I've been a bit quiet on here as of late, due to having too much damn fun. I visited Paris with my better half and showed her the desolate sights of Scunthorpe, which in turn have inspired me to take a crack at a straightforward crime story (albeit one with horror undertones). There's a lagoon here called Ashby Ville that used to be a quarry. Now it attracts swimmers, jetskiers and sunbathers in the summer months. It has also swallowed up a lot of children, their young bodies caught in hidden currents and tangleweed. It's a peculiar location that elicits both joy and despair in equal measure, as adults casually splash around above the place someone's son or daughter drowned.

If you've never been to Scunthorpe, this picture tells you all you need to know.

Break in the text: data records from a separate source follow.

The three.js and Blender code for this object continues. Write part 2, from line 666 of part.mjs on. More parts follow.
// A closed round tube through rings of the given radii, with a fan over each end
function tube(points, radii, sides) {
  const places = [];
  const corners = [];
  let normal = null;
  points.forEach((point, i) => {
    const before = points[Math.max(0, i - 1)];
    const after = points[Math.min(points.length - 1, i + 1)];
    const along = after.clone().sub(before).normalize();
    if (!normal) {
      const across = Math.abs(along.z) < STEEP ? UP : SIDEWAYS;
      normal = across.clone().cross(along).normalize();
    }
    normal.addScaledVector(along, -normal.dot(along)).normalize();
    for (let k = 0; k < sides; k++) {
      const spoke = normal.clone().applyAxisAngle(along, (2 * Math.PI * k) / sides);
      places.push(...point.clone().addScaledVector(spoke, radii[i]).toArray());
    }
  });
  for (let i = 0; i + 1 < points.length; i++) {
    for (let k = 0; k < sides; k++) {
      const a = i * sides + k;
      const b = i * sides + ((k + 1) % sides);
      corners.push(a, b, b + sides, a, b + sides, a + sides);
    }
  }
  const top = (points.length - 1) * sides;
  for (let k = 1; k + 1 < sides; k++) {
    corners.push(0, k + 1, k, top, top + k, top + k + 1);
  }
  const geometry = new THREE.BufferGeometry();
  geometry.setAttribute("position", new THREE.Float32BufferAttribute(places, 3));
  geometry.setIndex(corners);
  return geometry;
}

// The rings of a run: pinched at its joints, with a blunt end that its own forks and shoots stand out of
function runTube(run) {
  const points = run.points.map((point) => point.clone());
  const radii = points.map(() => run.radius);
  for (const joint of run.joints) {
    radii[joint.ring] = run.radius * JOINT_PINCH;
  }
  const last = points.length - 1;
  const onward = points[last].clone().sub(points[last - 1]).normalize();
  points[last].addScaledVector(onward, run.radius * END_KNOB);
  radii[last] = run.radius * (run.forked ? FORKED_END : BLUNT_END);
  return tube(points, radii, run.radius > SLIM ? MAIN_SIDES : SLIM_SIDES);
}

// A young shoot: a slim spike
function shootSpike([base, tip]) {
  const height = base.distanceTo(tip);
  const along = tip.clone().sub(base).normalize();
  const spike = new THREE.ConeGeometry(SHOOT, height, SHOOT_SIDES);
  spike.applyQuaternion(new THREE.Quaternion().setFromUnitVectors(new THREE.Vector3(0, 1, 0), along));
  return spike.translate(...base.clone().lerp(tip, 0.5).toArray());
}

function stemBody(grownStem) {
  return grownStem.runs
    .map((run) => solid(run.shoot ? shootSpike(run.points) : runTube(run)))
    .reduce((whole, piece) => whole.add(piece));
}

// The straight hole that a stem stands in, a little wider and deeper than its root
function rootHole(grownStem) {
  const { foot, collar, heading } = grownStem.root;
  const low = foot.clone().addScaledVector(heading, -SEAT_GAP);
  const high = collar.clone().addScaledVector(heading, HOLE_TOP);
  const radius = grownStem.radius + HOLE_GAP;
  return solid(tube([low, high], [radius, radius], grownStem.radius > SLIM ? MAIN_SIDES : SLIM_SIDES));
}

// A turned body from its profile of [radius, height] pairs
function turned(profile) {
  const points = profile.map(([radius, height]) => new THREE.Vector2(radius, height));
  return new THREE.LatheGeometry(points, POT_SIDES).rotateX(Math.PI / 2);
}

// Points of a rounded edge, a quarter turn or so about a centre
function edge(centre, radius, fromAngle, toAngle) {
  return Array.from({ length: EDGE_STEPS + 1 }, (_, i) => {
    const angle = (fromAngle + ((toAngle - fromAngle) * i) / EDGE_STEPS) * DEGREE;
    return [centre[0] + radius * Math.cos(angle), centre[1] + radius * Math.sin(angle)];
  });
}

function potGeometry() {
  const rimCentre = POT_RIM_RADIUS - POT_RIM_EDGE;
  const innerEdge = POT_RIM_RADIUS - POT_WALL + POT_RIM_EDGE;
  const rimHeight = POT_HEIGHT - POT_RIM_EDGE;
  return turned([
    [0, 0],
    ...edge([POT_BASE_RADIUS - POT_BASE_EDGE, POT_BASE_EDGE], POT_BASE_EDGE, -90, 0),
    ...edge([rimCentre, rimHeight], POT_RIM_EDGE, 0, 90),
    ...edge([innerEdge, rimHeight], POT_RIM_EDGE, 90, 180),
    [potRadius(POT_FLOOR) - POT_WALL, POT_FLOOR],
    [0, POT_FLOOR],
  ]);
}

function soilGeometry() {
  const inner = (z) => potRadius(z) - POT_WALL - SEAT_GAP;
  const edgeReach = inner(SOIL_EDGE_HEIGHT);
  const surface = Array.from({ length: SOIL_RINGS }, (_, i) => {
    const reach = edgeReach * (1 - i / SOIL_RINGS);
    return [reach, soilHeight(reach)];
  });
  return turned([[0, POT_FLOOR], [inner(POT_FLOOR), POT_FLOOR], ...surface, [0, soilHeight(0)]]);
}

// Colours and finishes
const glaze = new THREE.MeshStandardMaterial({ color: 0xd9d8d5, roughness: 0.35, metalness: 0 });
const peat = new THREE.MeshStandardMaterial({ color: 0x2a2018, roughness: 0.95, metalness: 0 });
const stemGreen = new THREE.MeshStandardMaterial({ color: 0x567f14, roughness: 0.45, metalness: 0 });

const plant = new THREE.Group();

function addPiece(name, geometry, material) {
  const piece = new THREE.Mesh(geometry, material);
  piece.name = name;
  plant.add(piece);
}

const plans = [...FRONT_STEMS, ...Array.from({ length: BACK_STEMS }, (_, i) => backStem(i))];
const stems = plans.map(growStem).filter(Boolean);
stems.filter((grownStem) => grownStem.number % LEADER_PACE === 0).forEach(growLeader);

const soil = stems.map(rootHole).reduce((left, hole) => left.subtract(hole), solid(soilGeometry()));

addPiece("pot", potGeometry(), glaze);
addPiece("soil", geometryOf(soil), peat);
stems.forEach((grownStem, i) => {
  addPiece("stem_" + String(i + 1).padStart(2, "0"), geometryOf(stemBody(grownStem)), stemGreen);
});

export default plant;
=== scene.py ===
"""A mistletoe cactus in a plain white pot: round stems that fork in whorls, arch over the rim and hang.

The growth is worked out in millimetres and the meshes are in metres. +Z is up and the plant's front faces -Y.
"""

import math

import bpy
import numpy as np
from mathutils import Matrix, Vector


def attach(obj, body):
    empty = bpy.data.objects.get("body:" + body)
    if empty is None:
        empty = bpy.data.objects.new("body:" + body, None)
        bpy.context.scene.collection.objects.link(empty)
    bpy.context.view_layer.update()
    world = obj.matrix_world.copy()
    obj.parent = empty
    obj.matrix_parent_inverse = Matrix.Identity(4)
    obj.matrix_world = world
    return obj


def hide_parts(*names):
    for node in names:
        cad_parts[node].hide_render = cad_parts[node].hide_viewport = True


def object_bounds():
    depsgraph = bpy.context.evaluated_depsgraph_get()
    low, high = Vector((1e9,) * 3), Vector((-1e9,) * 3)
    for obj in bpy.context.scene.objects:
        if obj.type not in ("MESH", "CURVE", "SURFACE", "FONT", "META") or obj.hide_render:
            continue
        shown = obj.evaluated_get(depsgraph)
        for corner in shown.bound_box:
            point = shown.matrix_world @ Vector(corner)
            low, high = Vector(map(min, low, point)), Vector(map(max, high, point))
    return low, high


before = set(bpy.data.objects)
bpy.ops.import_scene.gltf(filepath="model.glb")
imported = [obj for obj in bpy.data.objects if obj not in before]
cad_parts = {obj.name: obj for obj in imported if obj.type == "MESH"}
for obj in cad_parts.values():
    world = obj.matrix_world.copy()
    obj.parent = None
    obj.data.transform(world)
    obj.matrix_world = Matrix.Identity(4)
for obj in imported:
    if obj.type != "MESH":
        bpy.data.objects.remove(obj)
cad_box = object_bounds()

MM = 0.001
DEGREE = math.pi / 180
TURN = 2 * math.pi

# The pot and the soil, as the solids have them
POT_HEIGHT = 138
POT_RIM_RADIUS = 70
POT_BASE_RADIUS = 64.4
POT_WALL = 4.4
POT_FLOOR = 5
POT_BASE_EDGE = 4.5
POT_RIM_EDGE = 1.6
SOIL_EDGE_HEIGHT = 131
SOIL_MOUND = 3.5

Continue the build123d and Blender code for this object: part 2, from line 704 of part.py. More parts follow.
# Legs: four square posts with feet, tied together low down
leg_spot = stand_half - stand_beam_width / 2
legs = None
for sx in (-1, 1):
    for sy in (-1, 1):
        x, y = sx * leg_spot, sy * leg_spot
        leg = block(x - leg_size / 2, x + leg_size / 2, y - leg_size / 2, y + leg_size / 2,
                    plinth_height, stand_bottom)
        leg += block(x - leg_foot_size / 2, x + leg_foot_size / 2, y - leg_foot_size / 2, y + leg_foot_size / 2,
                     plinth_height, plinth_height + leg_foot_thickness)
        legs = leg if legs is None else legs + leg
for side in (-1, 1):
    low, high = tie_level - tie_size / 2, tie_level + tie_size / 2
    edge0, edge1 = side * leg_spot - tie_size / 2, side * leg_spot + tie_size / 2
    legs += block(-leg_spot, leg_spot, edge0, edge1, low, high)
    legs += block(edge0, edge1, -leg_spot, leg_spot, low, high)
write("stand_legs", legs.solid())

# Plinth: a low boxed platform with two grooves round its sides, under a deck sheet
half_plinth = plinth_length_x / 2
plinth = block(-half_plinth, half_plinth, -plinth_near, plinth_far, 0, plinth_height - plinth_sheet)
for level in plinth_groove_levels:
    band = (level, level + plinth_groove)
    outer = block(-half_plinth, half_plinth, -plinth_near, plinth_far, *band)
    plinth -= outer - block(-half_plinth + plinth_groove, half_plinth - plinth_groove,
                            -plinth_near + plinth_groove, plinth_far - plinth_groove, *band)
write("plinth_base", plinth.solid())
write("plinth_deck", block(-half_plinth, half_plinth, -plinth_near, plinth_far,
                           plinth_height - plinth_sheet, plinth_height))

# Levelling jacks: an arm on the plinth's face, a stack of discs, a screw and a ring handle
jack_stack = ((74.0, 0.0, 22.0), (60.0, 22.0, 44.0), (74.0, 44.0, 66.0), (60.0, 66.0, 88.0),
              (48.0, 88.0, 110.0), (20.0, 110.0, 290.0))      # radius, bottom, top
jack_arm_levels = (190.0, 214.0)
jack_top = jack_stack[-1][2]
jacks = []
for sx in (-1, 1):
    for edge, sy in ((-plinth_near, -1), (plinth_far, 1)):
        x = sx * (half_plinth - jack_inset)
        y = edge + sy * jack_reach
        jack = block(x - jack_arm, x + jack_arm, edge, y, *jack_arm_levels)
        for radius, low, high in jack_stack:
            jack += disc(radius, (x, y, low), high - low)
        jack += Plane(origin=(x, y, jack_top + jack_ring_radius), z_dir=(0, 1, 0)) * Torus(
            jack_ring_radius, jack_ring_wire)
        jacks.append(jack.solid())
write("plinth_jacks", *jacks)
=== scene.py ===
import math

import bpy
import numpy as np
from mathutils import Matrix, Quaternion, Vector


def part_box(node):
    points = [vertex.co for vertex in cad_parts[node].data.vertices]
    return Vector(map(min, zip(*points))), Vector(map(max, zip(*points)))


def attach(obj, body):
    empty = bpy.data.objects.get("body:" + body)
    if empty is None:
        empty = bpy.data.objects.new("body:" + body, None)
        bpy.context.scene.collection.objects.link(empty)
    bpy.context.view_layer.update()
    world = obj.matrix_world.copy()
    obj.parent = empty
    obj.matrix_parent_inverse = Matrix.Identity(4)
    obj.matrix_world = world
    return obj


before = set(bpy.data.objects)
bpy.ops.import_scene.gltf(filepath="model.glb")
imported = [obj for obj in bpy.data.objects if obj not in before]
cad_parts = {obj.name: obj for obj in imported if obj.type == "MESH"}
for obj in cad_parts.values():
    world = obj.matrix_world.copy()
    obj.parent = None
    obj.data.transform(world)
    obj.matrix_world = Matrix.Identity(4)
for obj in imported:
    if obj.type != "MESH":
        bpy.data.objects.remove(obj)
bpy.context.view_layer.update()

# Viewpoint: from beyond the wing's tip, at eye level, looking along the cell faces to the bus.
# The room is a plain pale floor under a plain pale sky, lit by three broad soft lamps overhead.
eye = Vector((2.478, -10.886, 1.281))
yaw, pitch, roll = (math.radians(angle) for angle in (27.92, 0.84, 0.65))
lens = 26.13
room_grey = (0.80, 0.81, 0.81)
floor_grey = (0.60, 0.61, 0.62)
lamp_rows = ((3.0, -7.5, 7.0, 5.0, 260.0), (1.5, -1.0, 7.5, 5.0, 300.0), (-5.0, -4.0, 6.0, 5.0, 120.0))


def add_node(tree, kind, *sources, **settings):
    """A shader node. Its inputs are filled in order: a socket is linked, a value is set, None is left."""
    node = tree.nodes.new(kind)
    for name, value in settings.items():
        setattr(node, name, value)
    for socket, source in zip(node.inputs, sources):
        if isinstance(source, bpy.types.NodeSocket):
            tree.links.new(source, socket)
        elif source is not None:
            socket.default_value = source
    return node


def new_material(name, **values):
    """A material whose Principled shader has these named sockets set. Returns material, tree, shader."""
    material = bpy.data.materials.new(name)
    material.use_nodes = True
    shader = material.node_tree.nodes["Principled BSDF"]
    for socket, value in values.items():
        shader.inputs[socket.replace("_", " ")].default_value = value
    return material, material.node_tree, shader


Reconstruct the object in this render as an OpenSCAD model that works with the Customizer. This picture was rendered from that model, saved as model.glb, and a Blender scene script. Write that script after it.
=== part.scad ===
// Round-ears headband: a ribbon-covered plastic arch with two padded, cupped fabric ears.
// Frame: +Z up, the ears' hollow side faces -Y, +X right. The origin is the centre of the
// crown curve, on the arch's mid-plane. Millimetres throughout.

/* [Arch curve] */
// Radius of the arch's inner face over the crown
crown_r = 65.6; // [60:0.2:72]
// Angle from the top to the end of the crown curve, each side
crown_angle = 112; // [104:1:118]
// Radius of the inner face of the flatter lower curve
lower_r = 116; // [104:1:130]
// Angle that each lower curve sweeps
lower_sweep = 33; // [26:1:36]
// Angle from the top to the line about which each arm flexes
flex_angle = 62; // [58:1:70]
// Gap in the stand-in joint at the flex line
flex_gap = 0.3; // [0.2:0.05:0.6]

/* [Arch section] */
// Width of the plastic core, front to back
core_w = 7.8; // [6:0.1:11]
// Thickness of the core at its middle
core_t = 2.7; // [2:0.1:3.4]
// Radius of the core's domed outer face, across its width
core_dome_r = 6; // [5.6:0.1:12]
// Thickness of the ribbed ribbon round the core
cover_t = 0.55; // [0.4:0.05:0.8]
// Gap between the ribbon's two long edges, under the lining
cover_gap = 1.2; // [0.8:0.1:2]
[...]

Due to my recent gallivanting around, I spent a lot of time looking out train windows as scenery blurred past. There are a lot of forgotten places beside train tracks. Old station and utility huts, barns, houses, warehouses and office blocks. All now reduced to piles of broken bricks, empty shells and derelict symbols of failed businesses. If a body were to be hidden in one such place, I think there'd be a strong chance the local wildlife would find it before the police. How many murder victims, homeless adults, runaway children, have met such fates? Lost in one way or another, before time and environment causes their body to fade. The train tracks are littered with bones, but they're buried so no one knows they're there.

And what if it was your job to find these bones? Where would you start? Where can you start, when even the memory of who they belonged to is dead and buried? And what if instead of hopelessness, you felt motivated by a relentless need for justice, for answers? I hope to answer these questions. In story form! I've not turned detective in real life. Or have I?